When you accuse people of antisemitism for being against bombing civilians, the killing of children, putting thousands, including 14-year-olds, in prison without trial; or for supporting United Nations resolutions criticizing Israel, chanting slogans that call for a secular state, demanding a ceasefire in a military operation that has killed over 11,000 people, you are undermining the meaning of the word and its power to accurately label and fight those who hate Jews for being Jewish.
When you call for governments (and, even worse, succeed) to use their coercive power to ban anti-Israel demonstrations or calls for boycotts or any other forms of pressure towards a two-state or one secular state solution, and justify that in the name of fighting antisemitism, you are undermining the meaning of the word and its power to accurately label and fight those who hate Jews for being Jewish. And you are seen to validate the twisted, sick ideas of actual antisemites.

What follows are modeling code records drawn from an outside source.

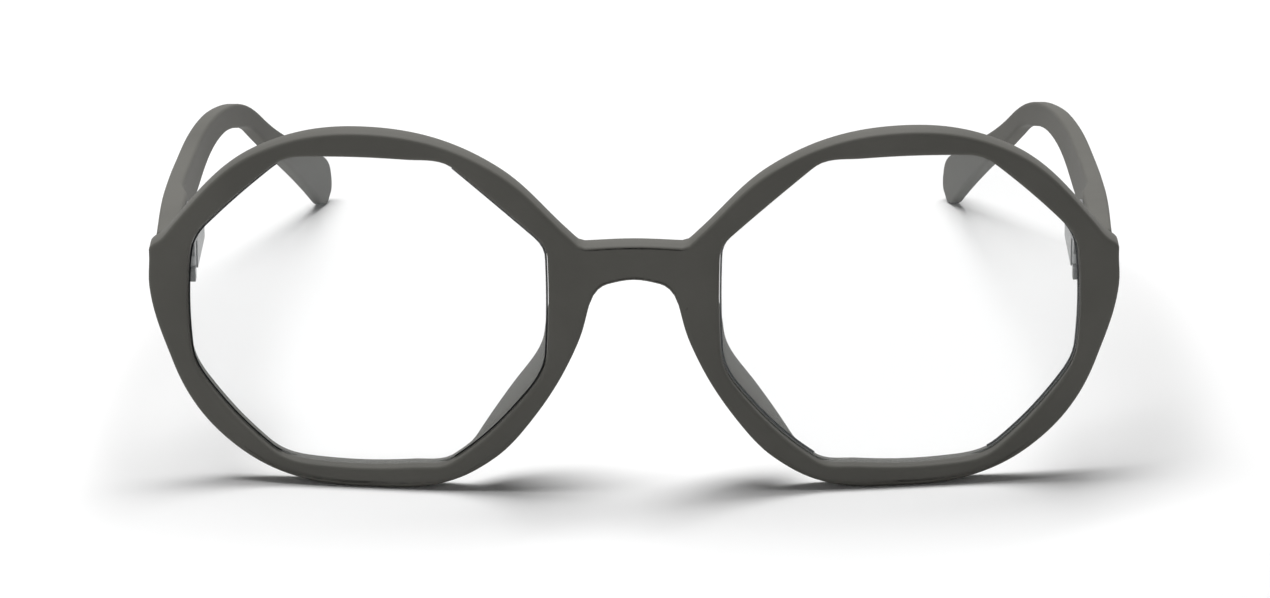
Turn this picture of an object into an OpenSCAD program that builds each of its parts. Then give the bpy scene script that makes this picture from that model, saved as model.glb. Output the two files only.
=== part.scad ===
// Reading glasses: moulded front with bowed eight-sided lens openings, sprung folding temples.
// Standing on the lower rims and the temple tips, front towards -Y, wearer's left at +X.

/* [Lens openings] */
// Width of one lens opening
lens_w = 53.3; // [46:0.1:58]
// Height of one lens opening
lens_h = 48; // [42:0.1:52]
// Distance between the two openings across the nose
bridge_w = 25; // [20:0.1:28]
// Centre thickness of a lens
lens_t = 3; // [2.4:0.1:3.4]
// Radius of the lens front surface
lens_front_r = 130; // [110:1:180]
// Radius of the lens back surface
lens_back_r = 270; // [220:1:400]

/* [Front] */
// Rim above the opening
rim_top = 3.45; // [2.6:0.05:4]
// Rim below the opening
rim_low = 2.95; // [2.3:0.05:4]
// Rim beside the opening at the hinge side
rim_side = 5.35; // [4.8:0.05:6]
// Thickness of the front
front_t = 4; // [3.8:0.1:5]
// Radius of the face form, the bow of the front seen from above
face_r = 300; // [250:5:500]
// Height of the bridge's upper edge over the table
bridge_top = 38.1; // [37:0.1:39.5]
// Height of the bridge at its middle
bridge_h = 5.3; // [4:0.1:6.5]
// Depth of the endpiece, from the front's apex to the face that meets the temple
endpiece_y = 13; // [12.8:0.1:15]

/* [Nose pads] */
// How far the pads reach behind the front's apex
pad_depth = 11.2; // [8:0.1:12]
// Lean of the side that meets the nose
pad_splay = 17; // [8:1:24]
// Lean of the side behind the lens
pad_lean = 7.5; // [4:0.5:9]
// Radius that rounds a pad's back edge
pad_round = 14.5; // [13:0.5:20]

/* [Temples] */
// Distance from the front's apex to the end of the tips
depth = 147; // [130:1:155]
// Inward set of the temple's outer face from the end of the front
temple_set = 0.45; // [0.2:0.05:1]
// Thickness of the temple along its shaft
temple_t = 2.6; // [2.4:0.1:4]
// Thickness of the temple round the hinge
temple_root_t = 4.6; // [4.4:0.1:5.4]
// Temple thickness beside the housing's rear end
temple_tail_t = 3.3; // [3.2:0.1:4.4]
// Height of the temple at the hinge
temple_root_h = 8.9; // [8.6:0.1:11]
// Height of the temple along its shaft
temple_h = 4.4; // [4:0.1:7]
// Distance from the front's apex to the start of the ear bend
bend_y = 98; // [88:1:106]
// Inward set of the tips
tip_in = 17.2; // [10:0.1:20]
// Thickness of the tips at their ends
tip_t = 2; // [1.8:0.1:2.6]

/* [Hinge] */
// Radius of the hinge knuckles
knuckle_r = 1.5; // [1.4:0.05:1.7]
// Height of the hinge plate
plate_h = 6; // [5.6:0.1:6.6]
// Thickness of the hinge plate
plate_t = 0.9; // [0.7:0.05:1.1]
// Width of the hinge plate
plate_w = 5.2; // [5:0.1:5.4]
// Height of the slider's eye between the knuckles
eye_h = 2; // [1.8:0.1:2.2]
// Diameter of the hinge screw
hinge_screw_d = 1.4; // [1.2:0.1:1.6]
// Diameter of the self-tapping screws
fixing_screw_d = 1.4; // [1.2:0.1:1.6]
// Diameter of the screw heads
screw_head_d = 2.3; // [2:0.1:2.4]
// Width of the spring housing
housing_w = 3.2; // [3:0.05:3.4]
// Height of the spring housing
housing_h = 4.2; // [3.8:0.1:5]
// Length of the spring housing
housing_l = 15; // [14:0.5:18]
// Bore of the spring housing
housing_bore = 2.3; // [2:0.05:2.5]
// Diameter of the slider's rod
rod_d = 1; // [0.8:0.05:1.1]
// Wire of the spring
wire_d = 0.3; // [0.2:0.02:0.34]
// Coils of the spring
coils = 9; // [6:1:12]
// Travel of the spring
spring_travel = 1.2; // [0.8:0.1:1.4]

/* [Clearances] */
// Between a lens and its groove
lens_gap = 0.05; // [0.03:0.01:0.1]
// Between the endpiece and the temple's butt face
butt_gap = 0.1; // [0.05:0.01:0.2]
// Round a part that turns or slides
run_gap = 0.05; // [0.03:0.01:0.08]
// Round a part that is set in and stays put
set_gap = 0.02; // [0.01:0.01:0.05]

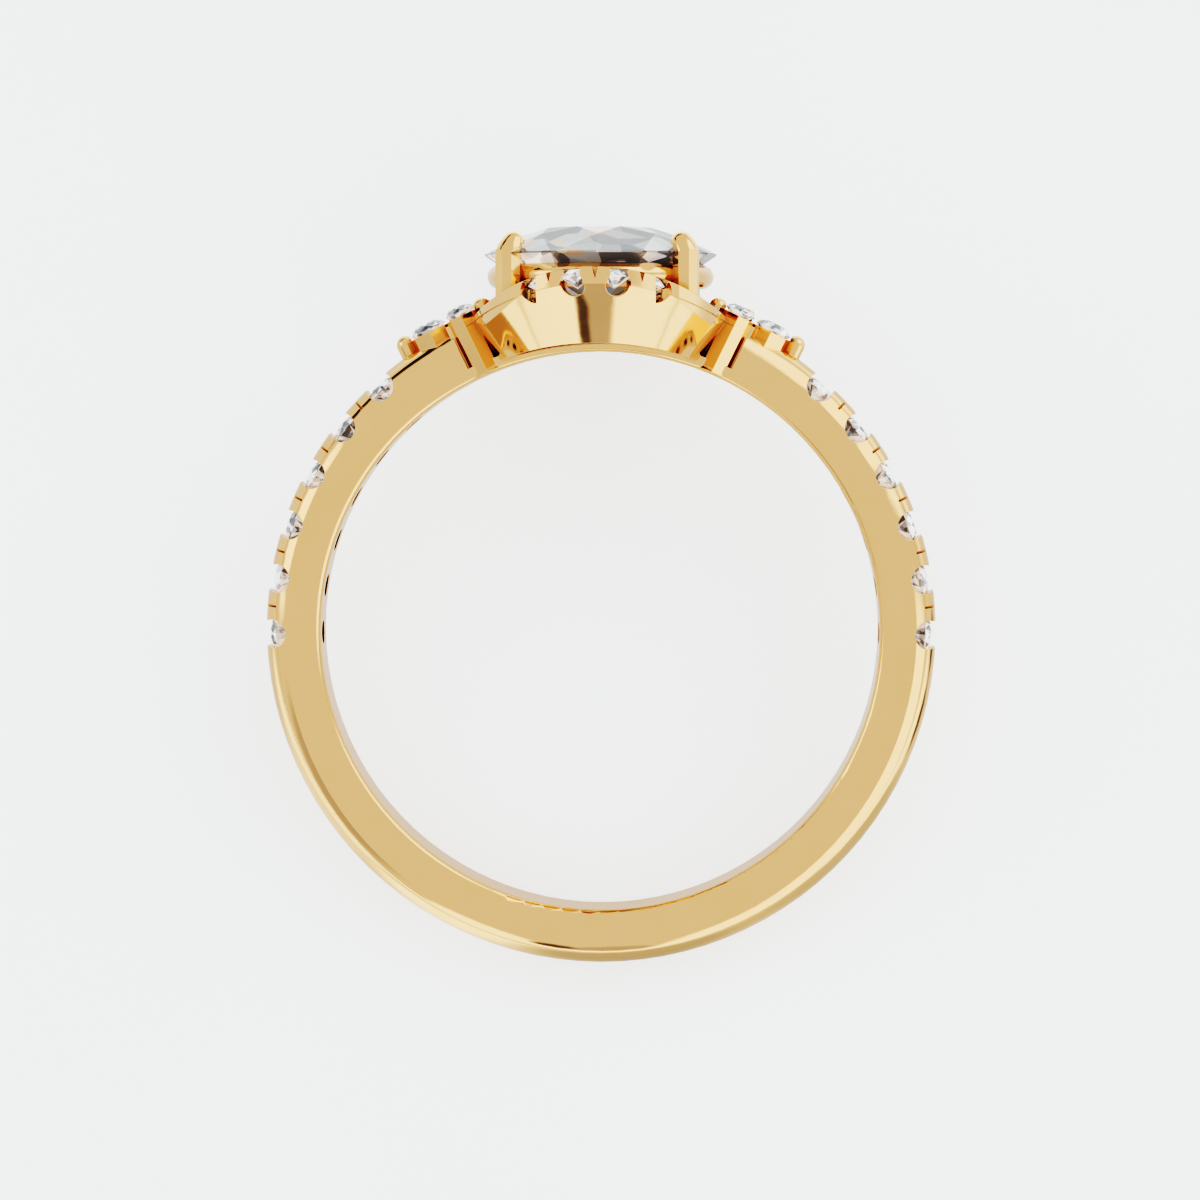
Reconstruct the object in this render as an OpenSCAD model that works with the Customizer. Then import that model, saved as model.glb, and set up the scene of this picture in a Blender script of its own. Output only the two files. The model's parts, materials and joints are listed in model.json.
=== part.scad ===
/* [Finger hole and shank] */
// Inside diameter of the finger hole, ring size six and a half
hole_d = 16.9; // [16.7:0.1:17.1]
// Width of the shank along the finger
shank_w = 1.9; // [1.8:0.05:2]
// Thickness of the shank, from the hole to its crest
shank_t = 1.72; // [1.7:0.02:1.76]
// How far the flat side face reaches outwards from the hole
side_h = 1.095; // [1.05:0.01:1.12]
// Radius of the rounded edges inside the shank
inner_round = 0.2; // [0.12:0.01:0.25]
// Thickness of the thin bridge under the head
bridge_t = 0.41; // [0.38:0.01:0.45]

/* [Pave shoulders] */
// Stones in the row on each shoulder
pave_n = 6; // [4:1:6]
// Angle of the first stone from the head
pave_first = 42; // [41:0.5:44]
// Angle between two stones
pave_step = 9.7; // [9.4:0.1:10]
// Girdle diameter of a pave stone
pave_d = 1.12; // [1:0.02:1.2]
// Radius of the scalloped cut beside a pave stone
scallop_r = 0.43; // [0.38:0.01:0.44]
// Width of the slit that splits a pair of beads
slit_w = 0.07; // [0.05:0.01:0.1]
// Diameter of the open hole under a pave stone
azure_d = 0.7; // [0.5:0.05:0.7]

/* [Centre stone] */
// Length of the oval stone along the finger
stone_l = 9; // [8.6:0.1:9]
// Width of the oval stone across the finger
stone_w = 7; // [6.8:0.1:7]
// Height of its girdle above the ring's centre
stone_z = 11.38; // [11.34:0.01:11.5]
// Height of its crown
stone_crown = 0.78; // [0.7:0.02:0.9]
// Depth of its pavilion
stone_pavilion = 2.35; // [1.8:0.05:2.35]

/* [Claws and gallery rail] */
// Width of a centre claw
claw_w = 0.74; // [0.72:0.02:0.8]
// Height of the claw tips above the girdle
claw_rise = 0.64; // [0.58:0.02:0.68]
// Thickness of the round rail under the centre stone
rail_d = 0.72; // [0.68:0.02:0.72]
// Distance of the rail's middle line inside the girdle
rail_inset = 0.45; // [0.44:0.01:0.48]

/* [Halo] */
// Length of the halo along the finger
halo_l = 11.12; // [11:0.04:11.2]
// Width of the halo across the finger
halo_w = 7.72; // [7.6:0.04:7.72]
// Height of the halo's rim above the ring's centre, at its ends
halo_z = 10.89; // [10.85:0.01:10.95]
// Radius of the saddle that the rim's top follows
saddle_r = 5.8; // [5.7:0.1:6.1]
// Thickness of the rim at its ends
rim_t = 0.48; // [0.44:0.02:0.56]
// Girdle diameter of a halo stone
halo_d = 1; // [0.9:0.02:1.02]
// Angle between two halo stones about the centre of the rounded end
halo_step = 26.8; // [26.2:0.1:27]
// Wall thickness of the tapered skirt
skirt_t = 0.5; // [0.4:0.05:0.5]

/* [Side clusters] */
// Lean of each cluster away from the head
cluster_lean = 26; // [25:0.5:27]
// Distance of the cluster's flat top from the ring's centre
cluster_r = 10.38; // [10.36:0.01:10.42]
// Girdle diameter of each of the paired stones
pair_d = 0.92; // [0.86:0.02:0.94]
// Girdle diameter of the outer stone
outer_d = 1.12; // [1.06:0.02:1.14]

/* [Hidden] */
$fn = 96;

// Small clearance all round each stone
gap = 0.03;

hole_r = hole_d / 2;
crest_r = hole_r + shank_t;
side_r = hole_r + side_h;
half_w = shank_w / 2;
bridge_r = hole_r + bridge_t;

// The dome of the shank is an arc through both side edges and the crest
dome_rise = crest_r - side_r;
dome_r = (half_w * half_w + dome_rise * dome_rise) / (2 * dome_rise);
dome_c = crest_r - dome_r;

// Proportions of a round brilliant, as shares of its girdle radius
CROWN = 0.32;
PAVILION = 0.82;
TABLE = 0.56;
STAR = 0.79;
LOWER_HALF = 0.3;
GIRDLE = 0.05;

// The centre stone has a smaller table and longer star facets
OVAL_TABLE = 0.47;
OVAL_STAR = 0.68;

// Pave stones lie with their tables just under the beads
table_drop = 0.15;
pave_girdle_r = crest_r - table_drop - CROWN * pave_d / 2;
scallop_c = crest_r - 0.235;
slit_floor = crest_r - 0.34;
slit_ridge = 0.56;

// The halo is a four-arc oval, and its rounded ends have this radius and centre
halo_a = halo_l / 2;
halo_b = halo_w / 2;
halo_end_r = halo_b - (halo_a - halo_b) / 2;
halo_end_c = halo_a - halo_end_r;
halo_inset = 0.58;
halo_band = 1.24;
saddle_c = halo_z - saddle_r;
under_r = 7.2;
under_c = halo_z - rim_t - under_r;
halo_table_drop = 0.05;
halo_scallop_r = 0.35;
halo_scallop_drop = 0.47;
halo_notch_w = 0.52;
halo_notch_x = 1.74;
halo_notch_in = 0.9;
halo_notch_lap = 0.2;
halo_notch_r = halo_scallop_r - 0.02;
halo_slit_w = 0.2;
halo_slit_h = 0.34;

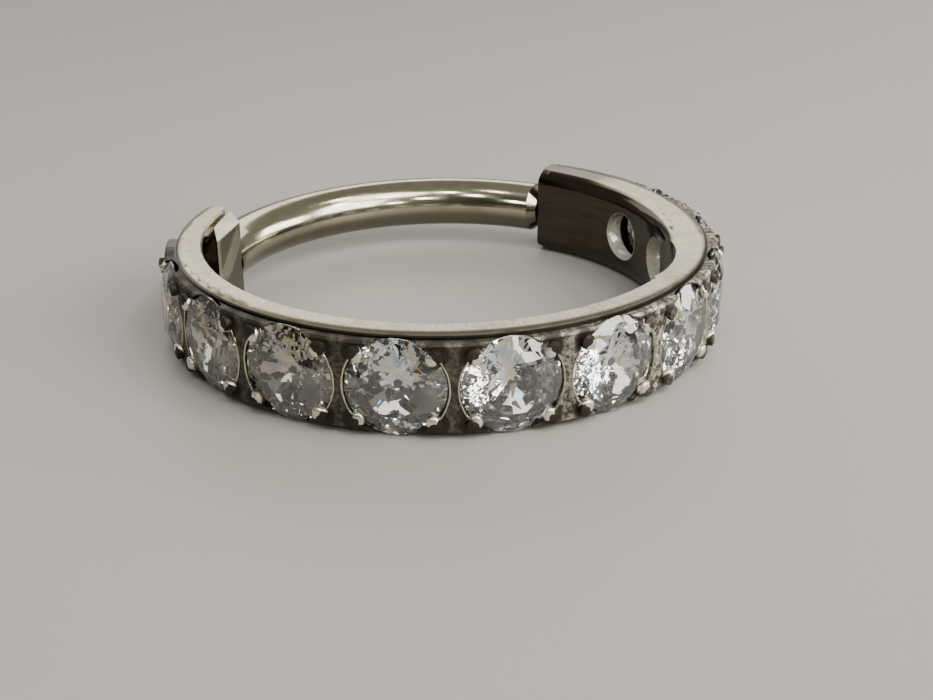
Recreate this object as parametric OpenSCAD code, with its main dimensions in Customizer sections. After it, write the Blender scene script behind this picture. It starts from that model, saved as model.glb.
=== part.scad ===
// Clicker ring: a half-set band of round stones closed by a hinged wearing bar.
// The ring lies on its side, its axis is Z and its lower side face is at Z = 0.
// Azimuths are measured in degrees from the front (-Y) towards the right (+X).

/* [Wearing size] */
// Diameter across the hole, from the bar to the band opposite
wear_d = 10.05; // [9.95:0.05:10.15]
// Diameter of the hinged bar
bar_d = 1.2; // [1.1:0.05:1.3]

/* [Band] */
// Radius of the inner wall of the band
band_inner_r = 5.35; // [5.32:0.01:5.38]
// Radial width of the side face of the band
face_w = 0.57; // [0.55:0.01:0.59]
// Width of the band along the ring's axis
band_w = 2.1; // [2.08:0.02:2.2]
// How far the stone setting stands out past the side face
setting_out = 0.25; // [0.24:0.01:0.28]
// Step from the side face down to the ledge of the setting
ledge_h = 0.1; // [0.08:0.01:0.12]

/* [Ends] */
// Azimuth of the hinge pin
hinge_az = -105.5; // [-108:0.5:-103]
// Azimuth of the end face at the clasp
clasp_az = 151.5; // [150:0.5:153]
// Diameter of the hinge pin
pin_d = 0.34; // [0.3:0.02:0.36]
// Radial thickness of the clasp block
block_w = 0.95; // [0.92:0.01:0.98]

/* [Stones] */
// Diameter of each stone
stone_d = 2.02; // [1.98:0.02:2.06]
// Azimuth of the first stone, the one nearest the hinge
stone_first_az = -71.4; // [-72:0.2:-70.8]
// Angle from one stone to the next
stone_step = 21.2; // [21:0.1:21.4]
// Radius at which the girdles of the stones lie
girdle_r = 6.06; // [6.05:0.01:6.08]

/* [Hidden] */
$fn = 96;

stone_count = 10;
through = 1;
over_deg = 1;
overlap = 0.02;
seat_overlap = 0.002;

mid_z = band_w / 2;
face_r = band_inner_r + face_w;
setting_r = face_r + setting_out;
bar_r = bar_d / 2;
bar_path_r = wear_d - band_inner_r + bar_r;
edge = 0.04;
round_r = 0.38;
round_w = 0.22;

// hinge: a fork in the band's end holds a flat lug of the bar
pin_r = pin_d / 2;
pin_path_r = band_inner_r + face_w / 2;
pin_press = 0.01;
pin_run = 0.02;
pin_skin = 0.24;
pin_end_gap = 0.02;
cheek_end_r = face_w / 2 + overlap;
cheek_deg = 4;
fork_gap = 1.16;
fork_depth_r = 0.48;
lug_play = 0.03;
lug_h = fork_gap - 2 * lug_play;
lug_r = 0.34;
lug_root_r = 5.1;
lug_top_r = 5.8;
lug_web = 0.5;
knuckle_gap = 0.14;
knuckle_h = band_w - 0.08;
nose_r = 5.02;
nose_deg = 22.3;
knuckle_inner_r = 4.73;
knuckle_deg = 6.5;
knuckle_out_r = 5.33;
knuckle_out_deg = [7.8, -2.8];
bar_from = hinge_az - 4.3;

// clasp: the tongue of the bar lies in a slot that is open towards the outside
block_inner_r = face_r - block_w;
block_corner = 0.32;
block_from = 56;
ramp_r = 2.92;
ramp_az = 63.3;
ramp_path_r = 2.45;
barrel_deg = 22;
barrel_az = clasp_az - barrel_deg / 2;
barrel_path_r = 5.61;
barrel_end_r = 1.09;
barrel_far_r = 1.38;
barrel_over = 1.1;
slot_h = 0.5;
slot_deg = 9.5;
slot_inner_r = bar_path_r - 0.1;
tongue_gap = 0.03;
tongue_h = slot_h - 2 * tongue_gap;
tongue_deg = 8.6;
tongue_w = 0.46;
shoulder_deg = 0.5;
shoulder_h = 0.2;
shoulder_r = bar_r - 0.17;

// setting: rails beside the stones, seats, windows behind them and four prongs round each
setting_from = stone_first_az - 16.6;
setting_bevel = 0.05;
stone_r = stone_d / 2;
seat_gap = 0.02;
seat_r = stone_r + seat_gap;
seat_h = 0.05;
crown_gap = 0.03;
window_r = 0.575;
prong_r = 0.15;
prong_dome_r = 0.35;
prong_across = 0.78;
prong_along = 0.72;
prong_root_r = face_r - 0.2;
prong_top_r = girdle_r + 0.2;

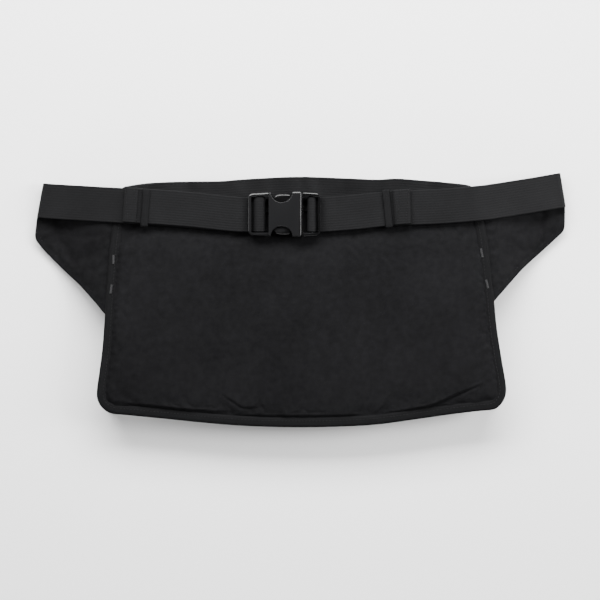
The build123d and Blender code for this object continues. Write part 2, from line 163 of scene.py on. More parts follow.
paper, begin = start_material("floor_paper")
grain = begin.node("TexNoise", {"Scale": 900.0, "Detail": 2.0})
close_material(begin, (0.93, 0.93, 0.93, 1.0), grain * 0.1 + 0.8)
floor_mesh = bpy.data.meshes.new("floor")
corners = ((-1, -1), (1, -1), (1, 1), (-1, 1))
floor_corners = [(x * FLOOR_REACH, y * FLOOR_REACH, 0.0) for x, y in corners]
floor_mesh.from_pydata(floor_corners, [], [(0, 1, 2, 3)])
floor_mesh.materials.append(paper)
floor = bpy.data.objects.new("floor", floor_mesh)
bpy.context.scene.collection.objects.link(floor)

# ---------------------------------------------------------------- front panel
# The face worn outwards: woven nylon over thin foam, lying on the floor, so it is flat where
# it rests and rounds up to the seam. Outlines and sizes are in millimetres from here on.
MM = 0.001
FRONT_INSIDE = 3.0
FRONT_BELLY = 0.05
FRONT_ROUNDING = 1.3
TAPE_REACH = 5.5
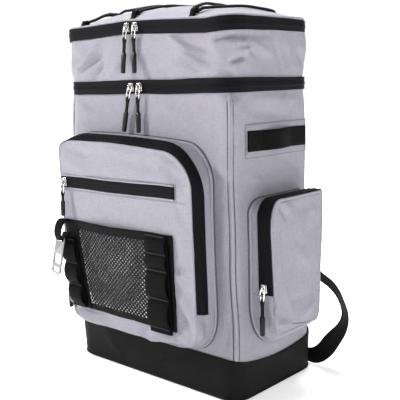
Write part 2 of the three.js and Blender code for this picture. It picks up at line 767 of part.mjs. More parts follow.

When you call for people to be fired from their jobs or for students to be excluded from potential jobs for their support of Palestinians and justify that by calling them anti-Jewish you are creating lifelong enemies of Israel and demonstrating that you are on the side of power and against those who instinctively defend the underdog. And you are seen to validate the twisted, sick ideas of actual antisemites.
When you call the police to investigate the “antisemitic hate crime” of posters depicting bombs with Israeli flags on them falling on Gaza with the words “Never Again — Stop US (or Canadian, British, French etc.) complicity” you are opposing free speech, illustrating your authoritarian nature, supporting militarism and obfuscating on thin democratic ice.
When you slam left-wing students and their universities for shutting down right-wing provocateurs and condemn “de-platforming” but then months later demand room bookings be cancelled to prevent what you call an “anti-Jewish” speaker, who in reality is simply pro-Palestinian, you are revealing not only hypocrisy but disdain for the actual meaning of antisemitism.
When you defend and support the military might of an extreme right-wing Israel government that uses Jewish supremacist language, passes Jewish supremacist laws and whose ministers loudly proclaim all the land between the river and the sea belongs to the Jewish state of Israel, but then claim a two-state solution is still possible and that anyone who argues for one secular state is an antisemite calling for killing Jews, you are proving a blind loyalty to Israel no matter what and above all else, as well as the irrationality of your ideas.
When you insist antisemitism is the only possible motivation for someone to oppose what the self-described “Jewish state” is doing, you are, in fact, making an argument that Jews can only be judged for who they are, rather than what they are doing. This, of course, is the very definition of what the civil rights movement opposed and defined as prejudice. To do so harms Jews and every other target of racists.
Fighting all forms of racism, including antisemitism, is too important to be left in the hands of people who have proven their irrationality and ulterior motives.
It’s time to stop abuse of the word antisemitism.